REHMAll right. To Nicholas, in Raleigh, N.C. And you're listening to "The Diane Rehm Show." Nicholas, you're on the air.
NICHOLASI just want to say I'm a long-time listener. Love your show. I've been listening ever since I was little kid riding in the car with my dad.
REHMThat's lovely. Thank you.
NICHOLASMy question was about actually gentrification and the whole issue of you have people who have been living in their homes for decades. They've paid off their homes. They've been good citizens. And as the area gets gentrified, for better or for worse, their property taxes go up. And what can we do for those people? Because surely they deserve better than to basically forced out of their homes because they can't afford to pay the property tax.
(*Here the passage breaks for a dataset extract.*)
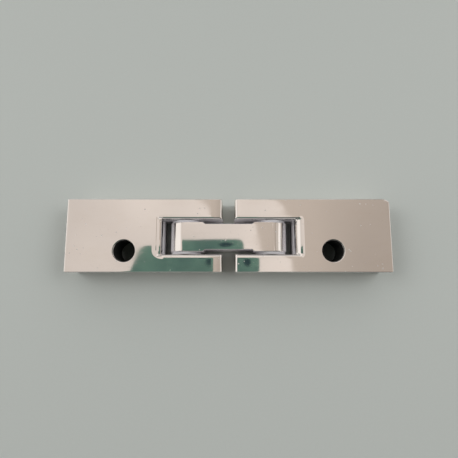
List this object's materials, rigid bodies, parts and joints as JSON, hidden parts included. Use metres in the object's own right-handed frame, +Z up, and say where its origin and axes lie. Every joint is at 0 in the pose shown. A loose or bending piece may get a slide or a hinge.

GORDONYou have some jurisdictions beginning to grapple with exactly this problem, and beginning to cap property taxes or provide some property tax relief to long-time residents in those areas. I think that's a very important strategy that we can deploy to ameliorate some of the impacts of gentrification on existing homeowners. We also have to think about the impact on renters and what the strategies are that we can employ to keep rents affordable or maybe to offer, you know, co-ops or shared equity or other types of hybrid solutions.
REHMAnd a number of people have emailed wanting to know about the internet and about pushing for more virtual offices, could allow people to live where cheaper housing is available while working…
REHM…in the more expensive urban areas.
CHINNIYes. I mean, I think this is the great -- in some ways I think this is the hope for rural America because rural America is bleeding people. It's just -- people are leaving. And the older population is dying off. So it's a lot of empty space. I do think, though, that sometimes the idea of the virtual workplace -- I think we overestimate what we can do with that.
REHMCan get awfully lonely.
CHINNIRight. And also I think that the idea that you're, you know, it's one thing to be, like, I want you to work from home two days this week and you're 20 miles away. And -- but I still want to see you the other couple days. It's different then -- that's a different thing then saying, I live 500 miles away from my office. I never see my boss. And some people can do that, some people don't have the discipline to do that, some people don't want to do that.
CHINNITo be honest, I'd, you know, I mean, I guess if you're a novelist, right, that's what you do. But I mean, if you work in an office, the idea of being around -- working as a journalist, being around other journalists, there's something to be said for the collaborative process of being…
REHMHow widespread do you think that practice is likely to become?
GORDONWell, there are many industries where people working from home is very viable. Any kind of call center or the like, you can distribute it and that's being down now. A lot of -- in fact a lot of the jobs we've off-shored could go to people in rural America instead. And I think we have a growing number of businesses where you could come up with that strategy. You still have resistance at the management levels. And…
REHMAnd one point there…
GORDON…it's still not that many jobs.
REHMOne point there, at the management level, what about employers who demand that their employees, like the police force, like fire personnel, live in the city that employs them?
CHINNII think that's a very important point. I think the other thing that's really crucial is that beyond call centers, a lot of these jobs -- the idea that you're going to work from home requires a certain amount of education and skill. They're creative jobs, a lot of these jobs. And the idea that -- and that's not to say those people aren't in rural America, but the problem we have is that rural America is less educated. It's -- we need to change a lot of things first.
REHMAll right. Well, we clearly have not solved the housing problem this morning. We'll be watching it in this space. Dante Chinni, Julia Gordon, Mark Calabria, thank you all.
GORDONIt's a pleasure.
REHMThank you. And thanks for listening all. I'm Diane Rehm.